Maniu's genuine debut took place while he was at university, in 1912, in Insula magazine; signing as Adrian Gr. Maniu, he contributed the prose poem "Primăvară dulce". The same year, he published his first book, Figurile de ceară, a collection of prose poems. He read extensively but not systematically, which drew him to Charles Baudelaire, Auguste Villiers de l'Isle-Adam, and Aloysius Bertrand (whom he also translated), but he quickly moved beyond his Symbolist phase toward modernism. In the summer of 1913, he served as a volunteer in the Second Balkan War; he finished as a sergeant in the reserves, but was dismissed for health reasons. He travelled to France in 1914. He contributed to Noua revistă română and to Cronica, the magazine run by Tudor Arghezi and Gala Galaction, whose humanitarian and pacifist outlook he shared. He was attracted to socialist ideas, probably through N. D. Cocea, with whom would run unsuccessfully on an "independent popular" list in the 1919 parliamentary election. He took part as a frontline volunteer in World War I between 1916 and 1918. In the closing months of the war, he re-entered literary life: his first play, Fata din dafin (co-written with Scarlat Froda), was staged; also with Froda, he co-edited Urzica magazine, which appeared in seven editions between May and July 1918; he was an editor for Dimineața and a contributor to Chemarea, Fapta, Socialismul and Hiena; his book Din paharul cu otravă appeared in 1919. In 1920, he moved to Cluj, capital of the Transylvania province that had recently united with Romania; while there, he worked as a clerk at Banca Agricolă and an editor at Voința newspaper. Together with his new friends Lucian Blaga, Cezar Petrescu, and Gib Mihăescu, he helped found Gândirea magazine, where he published Războiul poem cycle and part of the verses that would appear in the 1924 summary volume Lângă pământ. Through 1930, he was heavily involved in the theatre: he adapted Carlo Gozzi's version of "Puss in Boots"; wrote Meșterul (1922), Rodia de aur (with Păstorel Teodoreanu, 1923), Dinu Păturică (with Ion Pillat an adaptation of Nicolae Filimon's Ciocoii vechi și noi, 1924), Tinerețe fără bătrânețe (1925) and Lupii de aramă (successfully played by Maria Ventura, directed by Victor Ion Popa and with music by Sabin Drăgoi, 1929); and was a director at the National Theatre Craiova (1926–1927).

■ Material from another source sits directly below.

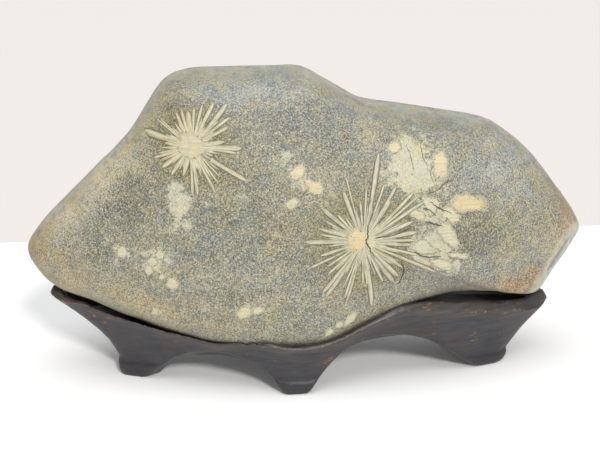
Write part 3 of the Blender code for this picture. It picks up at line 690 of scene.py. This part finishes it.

Upon his return to Bucharest, Maniu re-entered the press medium, working as an editor at Dimineața from 1931 and contributing to Rampa, Adevărul literar și artistic, Viața literară, Universul literar, Boabe de grâu, Revista Fundațiilor Regale and Muzică și poezie. He was inspector general in the Arts Ministry (1928-1946), director of the spoken program for Romanian Radio (1930–1933), and literary adviser at Fundația Regală pentru Literatură și Artă from 1932. He was elected a corresponding member of the Romanian Academy in 1933. His 1930s work included the poetry books Drumul spre stele (1930), Cartea țării (1934) and Cântece de dragoste și moarte (1935). He published Versuri, a definitive edition of his poems, in 1938, the same year he won the national prize for poetry. He also edited selections of poetic and fantastic prose: Jupânul care făcea aur (1930) and Focurile primăverii și flăcări de toamnă (1935). After 1946 and with the rise of the Romanian Communist Party, he underwent a difficult period, living off an excruciating work of translation (among which, Basme de Pușkin, 1953; Balade populare ruse, 1954; Cântecul Niebelungilor, 1958) while wracked by illness. In 1948, the new communist regime stripped him of Academy membership. In 1965, in a slightly more relaxed political environment, he was able to publish two books, Cântece tăcute and Versuri în proză, a pair of not always inspired reworkings of older texts. Shortly before his death, he revised and published his entire lyrical work as the two-volume Scrieri (1968). A lucid art critic, he was equally attracted by modern manifestations as well as by old and folk Romanian art, the structures of which informed his own lyrical vision. In 1965, the Romanian Academy awarded him its Mihail Eminescu Prize.